4.2 Arguments for including the CJI (or a neutral member)
Those supporting CJI (or neutral constitutional authority) involvement typically rely on three propositions:
- The ECI adjudicates disputes and makes decisions with quasi-judicial consequences during elections; independence requires an appointment method that does not enable control by political competitors.
- A neutral member helps create consensus-based selection and makes the LoP’s role meaningful rather than symbolic.
- In a 2–1 committee, executive-aligned members can outvote the LoP routinely, so the LoP becomes a mere “witness,” not a real check.
4.3 Arguments against including the CJI
On the other side, critics argue that:
- Judicial presence on executive appointments risks blurring institutional roles and may pull the judiciary into political controversy.
- Independence can be ensured through other safeguards (fixed tenure, removal protections, transparent criteria) rather than a judicial seat on the selection panel.
- Since Article 324(2) explicitly empowers Parliament to make a law, legislative design choices should be tested for constitutionality but not dictated by judicial preference.
The Supreme Court itself hinted at this tension in March 2024: Justice Khanna remarked that the Court’s intent in Anoop Baranwal was to push Parliament to make a law and that it is not for the Court to decide what kind of law Parliament makes—though constitutionality can still be questioned on merits.
5) Democratic safeguards: what’s at stake beyond the committee composition
The case is about more than whether the CJI sits on the panel; it is about whether the appointments ecosystem has sufficient safeguards to keep the ECI independent in practice. The March 2024 episode demonstrates how procedural design can undermine safeguards even if a formal committee exists.
5.1 Transparency and deliberation
When shortlists are large and late-disclosed (e.g., a list of 200, then a shortlist of six allegedly shared minutes before the meeting), the LoP’s capacity to exercise meaningful scrutiny is reduced. This matters because deliberation time is part of independence: rushed processes favour the actor with institutional control of files and intelligence inputs (typically the executive).
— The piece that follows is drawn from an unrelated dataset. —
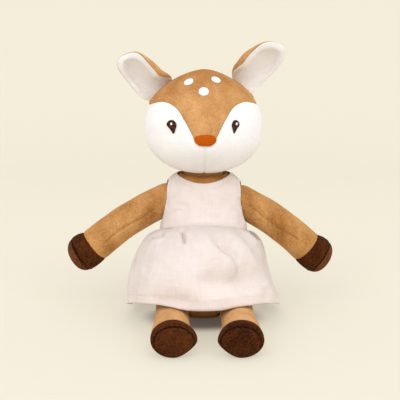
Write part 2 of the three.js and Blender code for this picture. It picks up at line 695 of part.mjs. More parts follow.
// Tail: a small pad of two panels that hangs behind the body under the skirt
function buildTail() {
  const surface = bodyMiddleAt(tailRootHeight) + bodyRadiusAt(tailRootHeight) * bodyDepthShare;
  const root = new THREE.Vector3(0, surface + tailRollRadius + stitchLift, tailRootHeight);
  const panel = (outside) => pad((across, along, top) => {
    const edge = Math.min(1, Math.hypot(across, along));
    const thick = tailPanel * (0.4 + 0.6 * Math.sqrt(1 - edge ** 2));
    const offset = outside ? seamGap / 2 + top * thick : -seamGap / 2 - (1 - top) * thick;
    return [(across * tailWidth) / 2, offset, (-(1 + along) * tailLength) / 2];
  }, 3, 12);
  const roll = (grow) => solid(new THREE.CapsuleGeometry(tailRollRadius + grow, tailWidth / 2, 2, 8).rotateZ(Math.PI / 2));
  const matrix = chain(shift(root), turn([1, 0, 0], radians(tailOutDegrees)));
  add('tail_top', moved(largest(panel(true).add(roll(0))), matrix), colours.tan);
  add('tail_underside', moved(largest(panel(false).subtract(roll(seamGap))), matrix), colours.white);
}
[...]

5.2 Balance of convenience vs constitutional urgency (the Court’s interim stance)
Before the 2024 General Elections, the Supreme Court refused to stay the Act, noting the “balance of convenience” and the risk of destabilising the ECI close to elections. The bench posed a pragmatic question: with elections around the corner, should the country have a one-member commission or a three-member commission? This interim approach shows a recurring judicial dilemma—protect democratic integrity without creating administrative chaos during an election cycle.
5.3 “Capture risk” as a structural constitutional harm
The petitioners’ deeper claim is structural: even without proving actual bias, a process that permits executive dominance produces a reasonable perception of capture, which can erode public confidence in electoral neutrality. In democratic safeguards analysis, perceived independence is not cosmetic—it affects compliance, legitimacy of outcomes, and political stability.
5.4 The pending posture and institutional moments
The challenge remains pending, with the Supreme Court set to determine whether the Act nullifies or undermines the Anoop Baranwal framework and the constitutional requirement of an independent ECI. The case record also notes changes in bench composition, including a recusal and a new bench led by Justice Surya Kant. These procedural realities underscore why the Act’s constitutionality will likely be decided through a full merits hearing rather than interim orders.